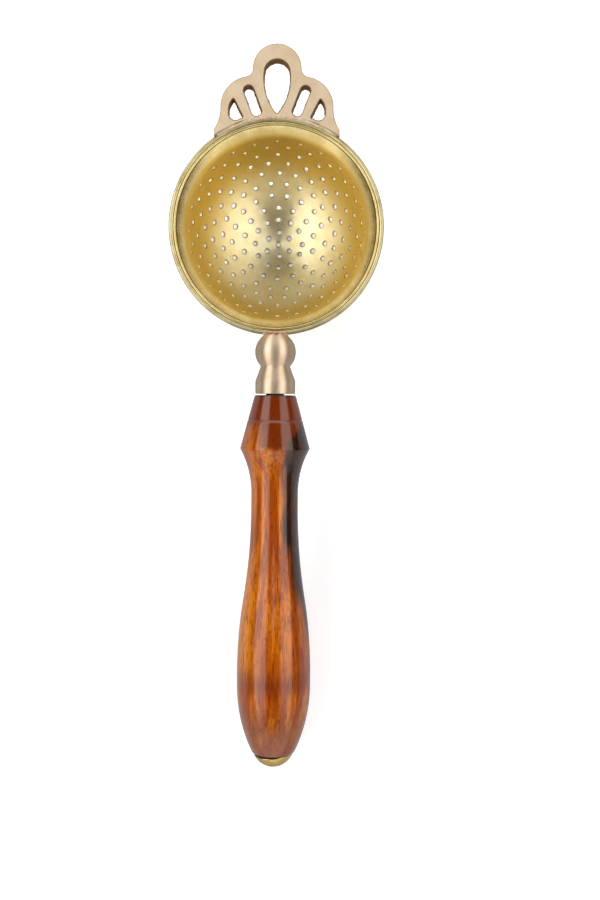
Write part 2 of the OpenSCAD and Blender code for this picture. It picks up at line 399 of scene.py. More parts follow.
    def done(self, colour, rough):
        """The finished material, with its colour, roughness and relief."""
        self.set(self.shader.inputs["Base Color"], colour)
        self.set(self.shader.inputs["Roughness"], rough)
        if self.height:
            made = self.node("ShaderNodeBump")
            made.inputs["Strength"].default_value = 1
            made.inputs["Distance"].default_value = MM
            self.links.new(self.height, made.inputs["Height"])
            self.links.new(made.outputs[0], self.shader.inputs["Normal"])
        return self.material


# ---------------------------------------------------------------------------
# Materials
# ---------------------------------------------------------------------------

WOOD_EXPOSURE = 0.95


def bowl_brass():
    """Spun brass, pale on the polished lip, with a painted highlight that makes it pale in the
    middle and painted bounce light that makes it deeper yellow up the wall.
    """
    f = Finish("bowl_brass", SET_DOWN, Metallic=1.0)
    f.brushed_round(0.75)
    radius = f.radius()
    grain = f.noise(0.3, detail=4, rough=0.7)
    smudge = f.noise(7, detail=4, rough=0.6)
    # Paler in the middle as a painted highlight, deeper yellow up the wall as painted bounce light
    colour = f.mix(f.step(smudge, 0.4, 0.7), srgb(242, 231, 190), srgb(232, 218, 166))
    colour = f.mix(f.step(radius, 18, 26), colour, srgb(224, 192, 98))
    flare = f.mix(f.step(f.math("ADD", smudge, f.math("MULTIPLY", grain, 0.3)), 0.5, 0.8),
                  srgb(227, 206, 146), srgb(205, 184, 122))
    colour = f.mix(f.step(radius, 26.8, 29.2), colour, flare)
    # Specks at the foot of the lip, and painted shade in the crease inside its rolled edge
    speck = f.math("MULTIPLY", f.step(grain, 0.55, 0.68), 0.45)
    colour = f.mix(f.math("MULTIPLY", speck, f.band(radius, 28.6, 29.9, 0.25)), colour,
                   srgb(120, 102, 58))
    crease = f.band(radius, 30.0, 30.22, 0.08)
    colour = f.mix(f.math("MULTIPLY", crease, 0.85), colour, srgb(92, 80, 40))
    # Painted shade as a dark edge round each hole, and painted light on its wall, as the white
    # floor lights it from outside
    below = f.math("ADD", f.z, DOME_DROP)
    depth = f.math("SUBTRACT", f.distance(radius, 0, below, 0), DOME_R)
    dome = f.step(below, 0, -1)
    edge = f.math("MULTIPLY", f.band(depth, 0.03, 0.14, 0.03), dome)
    colour = f.mix(f.math("MULTIPLY", edge, 0.8), colour, srgb(112, 86, 44))
    hole_wall_light = f.math("MULTIPLY", f.band(depth, 0.2, SHEET_T - 0.1, 0.04), dome)
    colour = f.mix(hole_wall_light, colour, srgb(255, 246, 220))
    f.bump(grain, 0.005)
    satin = f.blend(f.noise(1.2, detail=5), 0.33, 0.43)
    glossier_lip = f.math("MULTIPLY", f.step(radius, 28, 30), 0.15)
    return f.done(colour, f.math("SUBTRACT", satin, glossier_lip))


def rim_brass():
    """The rim ring's brass, with painted shade down its side and in the groove that parts it
    from the lip.
    """
    f = Finish("rim_brass", SET_DOWN, Metallic=1.0)
    f.brushed_round(0.4)
    radius = f.radius()
    grain = f.noise(0.4, detail=4, rough=0.7)
    smudge = f.noise(6, detail=4, rough=0.65, shift=3)
    colour = f.mix(f.step(smudge, 0.45, 0.7), srgb(236, 220, 168), srgb(200, 180, 122))
    # Painted shade down the ring's side and in the groove by the lip
    side = f.step(radius, 31.95, 32.3)
    colour = f.mix(f.math("MULTIPLY", side, f.blend(smudge, 0.6, 1.0)), colour, srgb(104, 92, 60))
    groove = f.step(radius, 31.4, 31.15)
    colour = f.mix(f.math("MULTIPLY", groove, 0.85), colour, srgb(84, 72, 36))
    f.bump(grain, 0.004)
    return f.done(colour, f.blend(f.noise(1.5, detail=5, shift=5), 0.24, 0.36))


def cast_brass():
    """The crown's dull, pinkish cast brass."""
    f = Finish("cast_brass", SET_DOWN, Metallic=1.0)
    grain = f.noise(0.3, detail=5, rough=0.75)
    cloud = f.noise(5, detail=3)
    colour = f.mix(f.step(cloud, 0.35, 0.65), srgb(220, 201, 174), srgb(212, 191, 161))
    colour = f.mix(f.math("MULTIPLY", f.step(grain, 0.5, 0.72), 0.3), colour, srgb(200, 168, 130))
    # The openings' walls and edges are painted brown as shade, and the outer edge is less than half
    # as brown
    face = f.node("ShaderNodeVectorMath", operation="DOT_PRODUCT")
    f.links.new(f.node("ShaderNodeNewGeometry").outputs["Normal"], face.inputs[0])
    face.inputs[1].default_value = SET_DOWN.to_3x3() @ CROWN_UP
    wall = f.step(f.math("ABSOLUTE", face.outputs["Value"]), 0.997, 0.93)
    side = f.math("ABSOLUTE", f.x)
    inside = 0.45
    for x, y, reach in CROWN_INSIDE:
        inside = f.math("MAXIMUM", inside,
                        f.step(f.distance(side, x, f.y, y), reach + 0.2, reach - 0.2))
    near_edge = f.node("ShaderNodeAttribute", attribute_name="near_edge").outputs["Fac"]
    brown = f.math("MULTIPLY", inside, f.math("MAXIMUM", wall, f.step(near_edge, 0.1, 0.5)))
    colour = f.mix(brown, colour, srgb(132, 100, 66))
    f.bump(grain, 0.02)
    return f.done(colour, f.blend(grain, 0.56, 0.7))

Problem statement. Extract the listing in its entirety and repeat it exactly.

Solution to this exercise.
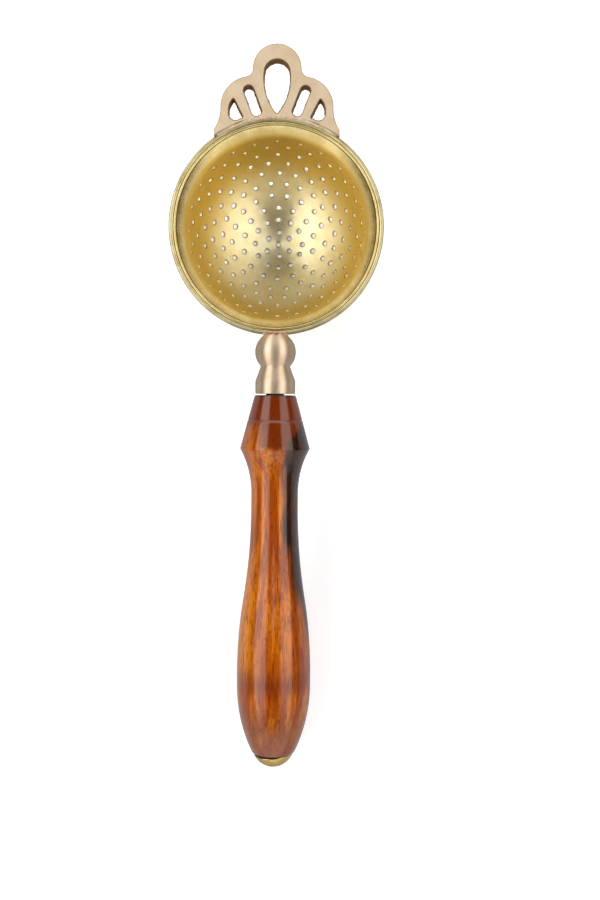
Write part 2 of the OpenSCAD and Blender code for this picture. It picks up at line 399 of scene.py. More parts follow.
    def done(self, colour, rough):
        """The finished material, with its colour, roughness and relief."""
        self.set(self.shader.inputs["Base Color"], colour)
        self.set(self.shader.inputs["Roughness"], rough)
        if self.height:
            made = self.node("ShaderNodeBump")
            made.inputs["Strength"].default_value = 1
            made.inputs["Distance"].default_value = MM
            self.links.new(self.height, made.inputs["Height"])
            self.links.new(made.outputs[0], self.shader.inputs["Normal"])
        return self.material


# ---------------------------------------------------------------------------
# Materials
# ---------------------------------------------------------------------------

WOOD_EXPOSURE = 0.95


def bowl_brass():
    """Spun brass, pale on the polished lip, with a painted highlight that makes it pale in the
    middle and painted bounce light that makes it deeper yellow up the wall.
    """
    f = Finish("bowl_brass", SET_DOWN, Metallic=1.0)
    f.brushed_round(0.75)
    radius = f.radius()
    grain = f.noise(0.3, detail=4, rough=0.7)
    smudge = f.noise(7, detail=4, rough=0.6)
    # Paler in the middle as a painted highlight, deeper yellow up the wall as painted bounce light
    colour = f.mix(f.step(smudge, 0.4, 0.7), srgb(242, 231, 190), srgb(232, 218, 166))
    colour = f.mix(f.step(radius, 18, 26), colour, srgb(224, 192, 98))
    flare = f.mix(f.step(f.math("ADD", smudge, f.math("MULTIPLY", grain, 0.3)), 0.5, 0.8),
                  srgb(227, 206, 146), srgb(205, 184, 122))
    colour = f.mix(f.step(radius, 26.8, 29.2), colour, flare)
    # Specks at the foot of the lip, and painted shade in the crease inside its rolled edge
    speck = f.math("MULTIPLY", f.step(grain, 0.55, 0.68), 0.45)
    colour = f.mix(f.math("MULTIPLY", speck, f.band(radius, 28.6, 29.9, 0.25)), colour,
                   srgb(120, 102, 58))
    crease = f.band(radius, 30.0, 30.22, 0.08)
    colour = f.mix(f.math("MULTIPLY", crease, 0.85), colour, srgb(92, 80, 40))
    # Painted shade as a dark edge round each hole, and painted light on its wall, as the white
    # floor lights it from outside
    below = f.math("ADD", f.z, DOME_DROP)
    depth = f.math("SUBTRACT", f.distance(radius, 0, below, 0), DOME_R)
    dome = f.step(below, 0, -1)
    edge = f.math("MULTIPLY", f.band(depth, 0.03, 0.14, 0.03), dome)
    colour = f.mix(f.math("MULTIPLY", edge, 0.8), colour, srgb(112, 86, 44))
    hole_wall_light = f.math("MULTIPLY", f.band(depth, 0.2, SHEET_T - 0.1, 0.04), dome)
    colour = f.mix(hole_wall_light, colour, srgb(255, 246, 220))
    f.bump(grain, 0.005)
    satin = f.blend(f.noise(1.2, detail=5), 0.33, 0.43)
    glossier_lip = f.math("MULTIPLY", f.step(radius, 28, 30), 0.15)
    return f.done(colour, f.math("SUBTRACT", satin, glossier_lip))


def rim_brass():
    """The rim ring's brass, with painted shade down its side and in the groove that parts it
    from the lip.
    """
    f = Finish("rim_brass", SET_DOWN, Metallic=1.0)
    f.brushed_round(0.4)
    radius = f.radius()
    grain = f.noise(0.4, detail=4, rough=0.7)
    smudge = f.noise(6, detail=4, rough=0.65, shift=3)
    colour = f.mix(f.step(smudge, 0.45, 0.7), srgb(236, 220, 168), srgb(200, 180, 122))
    # Painted shade down the ring's side and in the groove by the lip
    side = f.step(radius, 31.95, 32.3)
    colour = f.mix(f.math("MULTIPLY", side, f.blend(smudge, 0.6, 1.0)), colour, srgb(104, 92, 60))
    groove = f.step(radius, 31.4, 31.15)
    colour = f.mix(f.math("MULTIPLY", groove, 0.85), colour, srgb(84, 72, 36))
    f.bump(grain, 0.004)
    return f.done(colour, f.blend(f.noise(1.5, detail=5, shift=5), 0.24, 0.36))


def cast_brass():
    """The crown's dull, pinkish cast brass."""
    f = Finish("cast_brass", SET_DOWN, Metallic=1.0)
    grain = f.noise(0.3, detail=5, rough=0.75)
    cloud = f.noise(5, detail=3)
    colour = f.mix(f.step(cloud, 0.35, 0.65), srgb(220, 201, 174), srgb(212, 191, 161))
    colour = f.mix(f.math("MULTIPLY", f.step(grain, 0.5, 0.72), 0.3), colour, srgb(200, 168, 130))
    # The openings' walls and edges are painted brown as shade, and the outer edge is less than half
    # as brown
    face = f.node("ShaderNodeVectorMath", operation="DOT_PRODUCT")
    f.links.new(f.node("ShaderNodeNewGeometry").outputs["Normal"], face.inputs[0])
    face.inputs[1].default_value = SET_DOWN.to_3x3() @ CROWN_UP
    wall = f.step(f.math("ABSOLUTE", face.outputs["Value"]), 0.997, 0.93)
    side = f.math("ABSOLUTE", f.x)
    inside = 0.45
    for x, y, reach in CROWN_INSIDE:
        inside = f.math("MAXIMUM", inside,
                        f.step(f.distance(side, x, f.y, y), reach + 0.2, reach - 0.2))
    near_edge = f.node("ShaderNodeAttribute", attribute_name="near_edge").outputs["Fac"]
    brown = f.math("MULTIPLY", inside, f.math("MAXIMUM", wall, f.step(near_edge, 0.1, 0.5)))
    colour = f.mix(brown, colour, srgb(132, 100, 66))
    f.bump(grain, 0.02)
    return f.done(colour, f.blend(grain, 0.56, 0.7))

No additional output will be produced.